Hola Irene. Hacía tiempo que no leía tus posts porque ahora que he vuelto a Inglaterra y empezando una nueva vida, no tengo tiempo de nada, pero este tenía que leerlo. Me ha encantado la experiencia que nos cuentas, y las fotos son impresionantes. No sabes qué ganas tengo de aventurarme por esa parte de India, menos turística, más auténtica y con esas montañas tan increíbles, yo que soy una enamorada de las montañas. No sabes que envidia me das, pero ya me adentraré por allí algún día. Eso sí, no sé qué tal lo pasaría yo por esas carreterillas al lado de precipicios, ya lo pasé mal en las de Perú, que tampoco se quedaban cortas. Lo de que os pidieran dinero los del camión, entiendo totalmente cómo te sentías, nos pasó en la India a menudo, aprovechan la menor oportunidad para sacar dinero al turista. Aunque es cierto que siempre se compensa de alguna forma con excelentes personas que también aparecen en tu camino. Un abrazo!

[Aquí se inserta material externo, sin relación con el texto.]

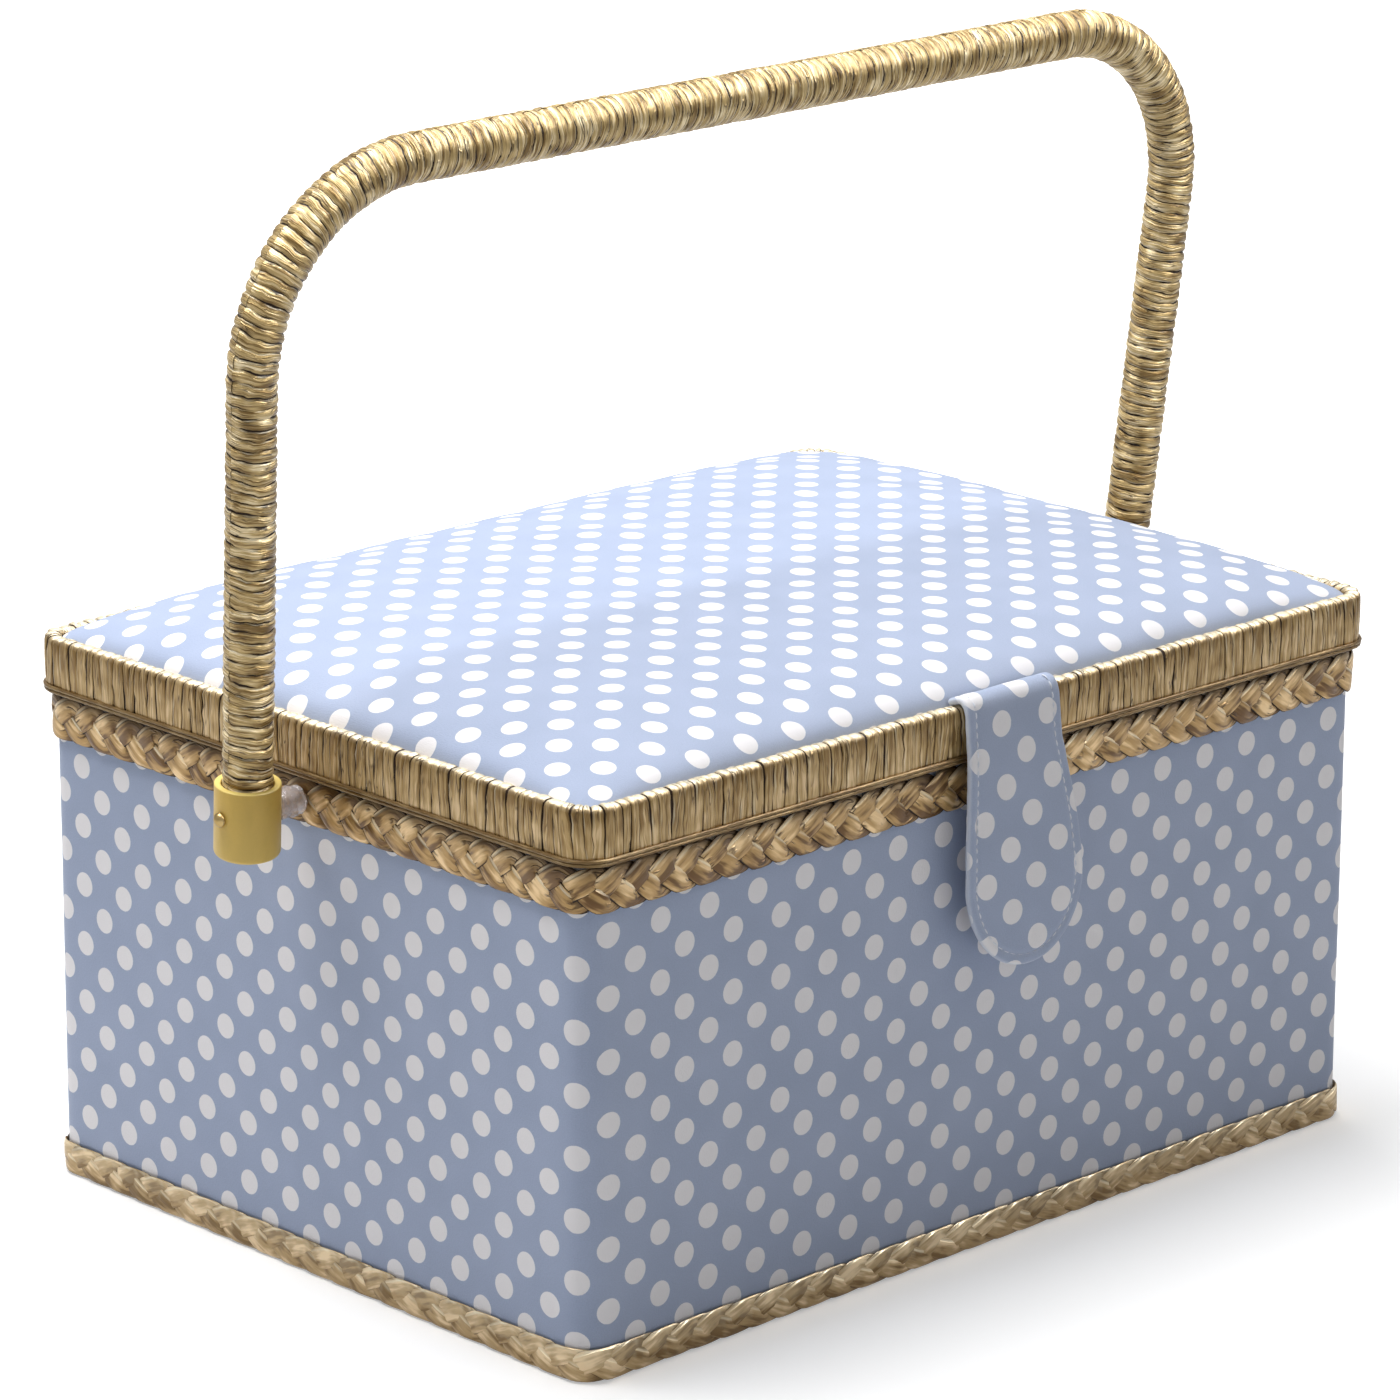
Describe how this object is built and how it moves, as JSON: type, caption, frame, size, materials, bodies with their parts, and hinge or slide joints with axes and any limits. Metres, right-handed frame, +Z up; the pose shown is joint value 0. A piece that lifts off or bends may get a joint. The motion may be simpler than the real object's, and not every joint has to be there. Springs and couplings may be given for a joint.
{
  "type": "sewing box",
  "caption": "Fabric covered sewing box with a padded hinged lid, a wound carrying handle that swings, a press-stud tongue and a sliding tray.",
  "frame": {"origin": "middle of the flat face that the box stands on", "axes": "+X to the right along the long side, the front with the tongue faces -Y, +Z up"},
  "size_m": [0.3686, 0.2425, 0.3192],
  "materials": {
    "dotted_fabric": "woven cotton, white dots",
    "raffia": "glossy flat straw strips",
    "board": "raw fibreboard",
    "lining": "plain woven cotton",
    "cushion": "stuffed cotton",
    "cane": "bent cane",
    "yellow_plastic": "satin moulded",
    "clear_plastic": "clear",
    "tray_plastic": "moulded, glossy",
    "steel": "plated",
    "hinge_brass": "brass plated"
  },
  "bodies": {
    "box": {"back_liner": "lining", "back_wall": "board", "base_board": "board", "base_sheet": "lining", "body_cover": "dotted_fabric", "floor_pad": "lining", "front_liner": "lining", "front_wall": "board", "hinge_box_screws": "hinge_brass", "left_hinge_box_leaf": "hinge_brass", "left_hinge_pin": "hinge_brass", "left_liner": "lining", "left_pin_washer": "steel", "left_spacer": "clear_plastic", "left_wall": "board", "lower_plait": "raffia", "right_hinge_box_leaf": "hinge_brass", "right_hinge_pin": "hinge_brass", "right_liner": "lining", "right_pin_washer": "steel", "right_spacer": "clear_plastic", "right_wall": "board", "snap_socket": "steel", "upper_plait": "raffia"},
    "pivot_pins": {"left_pivot_pin": "steel", "right_pivot_pin": "steel", "left_pin_nut": "steel", "right_pin_nut": "steel"},
    "handle": {"handle_core": "cane", "handle_wrap": "raffia", "left_socket": "yellow_plastic", "right_socket": "yellow_plastic"},
    "lid": {"lid_board": "board", "lid_frame": "board", "lid_rim_wrap": "raffia", "lid_pad": "dotted_fabric", "lid_lining": "lining", "lid_pocket": "lining", "pin_cushion": "cushion", "left_hinge_lid_leaf": "hinge_brass", "right_hinge_lid_leaf": "hinge_brass", "hinge_lid_screws": "hinge_brass", "tongue_root": "dotted_fabric"},
    "tongue": {"tongue": "dotted_fabric", "snap_stud": "steel"},
    "tray": {"tray": "tray_plastic"}
  },
  "joints": [
    {"name": "lid_hinge", "type": "hinge", "parent": "box", "child": "lid", "pos_m": [0, 0.1178, 0.14385], "axis": [-1, 0, 0], "range_deg": [0, 100]},
    {"name": "pin_turn", "type": "hinge", "parent": "box", "child": "pivot_pins", "pos_m": [0, 0, 0.1375], "axis": [-1, 0, 0], "range_deg": [0, 100]},
    {"name": "handle_swing", "type": "hinge", "parent": "pivot_pins", "child": "handle", "pos_m": [0, 0, 0.1375], "axis": [1, 0, 0], "range_deg": [-38, 127]},
    {"name": "tongue_lift", "type": "hinge", "parent": "lid", "child": "tongue", "pos_m": [0, -0.1154, 0.1624], "axis": [-1, 0, 0], "range_deg": [0, 150]},
    {"name": "tray_slide", "type": "slide", "parent": "box", "child": "tray", "axis": [0, -1, 0], "range_m": [0, 0.115]}
  ],
  "couplings": [
    {"joint": "pin_turn", "follows": "lid_hinge", "ratio": 1}
  ]
}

Ves a Ladakh! Ves a Ladakh! No se me ocurre mejor consejo que darte. Es un lugar único y, para mí, una de las mejores sorpresas del viaje. Sufro de vértigo y las carreteras no fueron fáciles, pero el truco está en no mirar hacia a bajo, si no hacia arriba. Ya verás que con el paisaje pronto te olvidas que estás a más de cinco mil metros de altura 😉
Me encanta tu reflexión final!
¡Gracias! Qué ilusión verte por aquí, pero aún me haría más ilusión volveros a ver en persona 😉
Definitivamente tengo que volver por India y recorrer este tipo de rincones mucho más rurales que la ruta clásica. Bonito relato 😀
En cuanto sales del recorrido mochilero, India te deja (aún más) con la boca abierta. Cachemira y Ladakh han sido todo un descubrimiento.
¡Abrazos desde Leh!
Encara estic amb la boca oberta!! Quins paisatges mes maravellosos!!! Quines aventures!!! Quina carretera!!!! Que be t’expliques!!!